▶ [Supplied data]
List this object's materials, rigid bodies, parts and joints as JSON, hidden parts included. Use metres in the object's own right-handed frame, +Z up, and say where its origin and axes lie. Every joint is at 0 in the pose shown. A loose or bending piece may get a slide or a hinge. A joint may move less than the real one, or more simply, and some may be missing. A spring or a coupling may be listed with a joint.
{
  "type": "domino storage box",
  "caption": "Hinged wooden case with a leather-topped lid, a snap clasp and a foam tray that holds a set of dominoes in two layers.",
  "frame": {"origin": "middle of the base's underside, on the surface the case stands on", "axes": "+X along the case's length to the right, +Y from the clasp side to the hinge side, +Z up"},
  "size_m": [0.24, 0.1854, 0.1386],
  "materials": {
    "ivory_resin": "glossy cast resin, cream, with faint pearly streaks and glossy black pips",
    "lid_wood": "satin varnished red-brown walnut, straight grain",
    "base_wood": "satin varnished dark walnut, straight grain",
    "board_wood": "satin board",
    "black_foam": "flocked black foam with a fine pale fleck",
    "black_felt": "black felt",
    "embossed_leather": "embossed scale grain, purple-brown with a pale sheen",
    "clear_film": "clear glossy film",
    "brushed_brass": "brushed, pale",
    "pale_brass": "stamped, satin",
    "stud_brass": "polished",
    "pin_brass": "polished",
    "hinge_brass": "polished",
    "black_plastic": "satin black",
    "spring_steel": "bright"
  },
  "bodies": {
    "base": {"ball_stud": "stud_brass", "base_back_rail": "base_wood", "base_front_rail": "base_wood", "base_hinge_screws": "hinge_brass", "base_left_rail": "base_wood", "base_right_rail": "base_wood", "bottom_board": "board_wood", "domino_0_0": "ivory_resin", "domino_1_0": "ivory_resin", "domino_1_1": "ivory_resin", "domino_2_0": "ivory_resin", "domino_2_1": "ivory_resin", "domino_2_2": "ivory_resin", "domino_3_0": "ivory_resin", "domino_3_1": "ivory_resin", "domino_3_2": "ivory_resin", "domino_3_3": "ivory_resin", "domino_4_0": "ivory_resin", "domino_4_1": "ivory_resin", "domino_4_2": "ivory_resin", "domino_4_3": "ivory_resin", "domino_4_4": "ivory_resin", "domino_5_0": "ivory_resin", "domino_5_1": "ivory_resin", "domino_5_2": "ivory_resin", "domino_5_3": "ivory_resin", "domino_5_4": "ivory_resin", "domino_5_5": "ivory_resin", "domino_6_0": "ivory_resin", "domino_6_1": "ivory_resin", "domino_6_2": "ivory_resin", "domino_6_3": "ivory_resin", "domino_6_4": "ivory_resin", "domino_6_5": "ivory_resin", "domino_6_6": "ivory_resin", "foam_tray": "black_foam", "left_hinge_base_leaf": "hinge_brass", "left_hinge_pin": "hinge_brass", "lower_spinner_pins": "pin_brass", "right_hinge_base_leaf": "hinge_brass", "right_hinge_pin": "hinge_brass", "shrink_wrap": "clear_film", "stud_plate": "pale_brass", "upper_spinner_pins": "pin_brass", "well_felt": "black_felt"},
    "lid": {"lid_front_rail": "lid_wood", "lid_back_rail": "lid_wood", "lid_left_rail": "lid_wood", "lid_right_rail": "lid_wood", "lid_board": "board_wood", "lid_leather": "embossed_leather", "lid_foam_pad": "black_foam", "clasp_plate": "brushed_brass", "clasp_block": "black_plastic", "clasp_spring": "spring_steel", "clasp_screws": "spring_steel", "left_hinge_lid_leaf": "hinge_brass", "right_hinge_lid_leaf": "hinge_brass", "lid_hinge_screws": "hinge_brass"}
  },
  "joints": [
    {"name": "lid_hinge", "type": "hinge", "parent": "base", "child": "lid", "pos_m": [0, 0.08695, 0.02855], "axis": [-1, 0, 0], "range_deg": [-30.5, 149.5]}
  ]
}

▶ [Problem to solve] Nothing should be left out: repeat all of the data exactly.

▶ [Result of the exercise]
List this object's materials, rigid bodies, parts and joints as JSON, hidden parts included. Use metres in the object's own right-handed frame, +Z up, and say where its origin and axes lie. Every joint is at 0 in the pose shown. A loose or bending piece may get a slide or a hinge. A joint may move less than the real one, or more simply, and some may be missing. A spring or a coupling may be listed with a joint.
{
  "type": "domino storage box",
  "caption": "Hinged wooden case with a leather-topped lid, a snap clasp and a foam tray that holds a set of dominoes in two layers.",
  "frame": {"origin": "middle of the base's underside, on the surface the case stands on", "axes": "+X along the case's length to the right, +Y from the clasp side to the hinge side, +Z up"},
  "size_m": [0.24, 0.1854, 0.1386],
  "materials": {
    "ivory_resin": "glossy cast resin, cream, with faint pearly streaks and glossy black pips",
    "lid_wood": "satin varnished red-brown walnut, straight grain",
    "base_wood": "satin varnished dark walnut, straight grain",
    "board_wood": "satin board",
    "black_foam": "flocked black foam with a fine pale fleck",
    "black_felt": "black felt",
    "embossed_leather": "embossed scale grain, purple-brown with a pale sheen",
    "clear_film": "clear glossy film",
    "brushed_brass": "brushed, pale",
    "pale_brass": "stamped, satin",
    "stud_brass": "polished",
    "pin_brass": "polished",
    "hinge_brass": "polished",
    "black_plastic": "satin black",
    "spring_steel": "bright"
  },
  "bodies": {
    "base": {"ball_stud": "stud_brass", "base_back_rail": "base_wood", "base_front_rail": "base_wood", "base_hinge_screws": "hinge_brass", "base_left_rail": "base_wood", "base_right_rail": "base_wood", "bottom_board": "board_wood", "domino_0_0": "ivory_resin", "domino_1_0": "ivory_resin", "domino_1_1": "ivory_resin", "domino_2_0": "ivory_resin", "domino_2_1": "ivory_resin", "domino_2_2": "ivory_resin", "domino_3_0": "ivory_resin", "domino_3_1": "ivory_resin", "domino_3_2": "ivory_resin", "domino_3_3": "ivory_resin", "domino_4_0": "ivory_resin", "domino_4_1": "ivory_resin", "domino_4_2": "ivory_resin", "domino_4_3": "ivory_resin", "domino_4_4": "ivory_resin", "domino_5_0": "ivory_resin", "domino_5_1": "ivory_resin", "domino_5_2": "ivory_resin", "domino_5_3": "ivory_resin", "domino_5_4": "ivory_resin", "domino_5_5": "ivory_resin", "domino_6_0": "ivory_resin", "domino_6_1": "ivory_resin", "domino_6_2": "ivory_resin", "domino_6_3": "ivory_resin", "domino_6_4": "ivory_resin", "domino_6_5": "ivory_resin", "domino_6_6": "ivory_resin", "foam_tray": "black_foam", "left_hinge_base_leaf": "hinge_brass", "left_hinge_pin": "hinge_brass", "lower_spinner_pins": "pin_brass", "right_hinge_base_leaf": "hinge_brass", "right_hinge_pin": "hinge_brass", "shrink_wrap": "clear_film", "stud_plate": "pale_brass", "upper_spinner_pins": "pin_brass", "well_felt": "black_felt"},
    "lid": {"lid_front_rail": "lid_wood", "lid_back_rail": "lid_wood", "lid_left_rail": "lid_wood", "lid_right_rail": "lid_wood", "lid_board": "board_wood", "lid_leather": "embossed_leather", "lid_foam_pad": "black_foam", "clasp_plate": "brushed_brass", "clasp_block": "black_plastic", "clasp_spring": "spring_steel", "clasp_screws": "spring_steel", "left_hinge_lid_leaf": "hinge_brass", "right_hinge_lid_leaf": "hinge_brass", "lid_hinge_screws": "hinge_brass"}
  },
  "joints": [
    {"name": "lid_hinge", "type": "hinge", "parent": "base", "child": "lid", "pos_m": [0, 0.08695, 0.02855], "axis": [-1, 0, 0], "range_deg": [-30.5, 149.5]}
  ]
}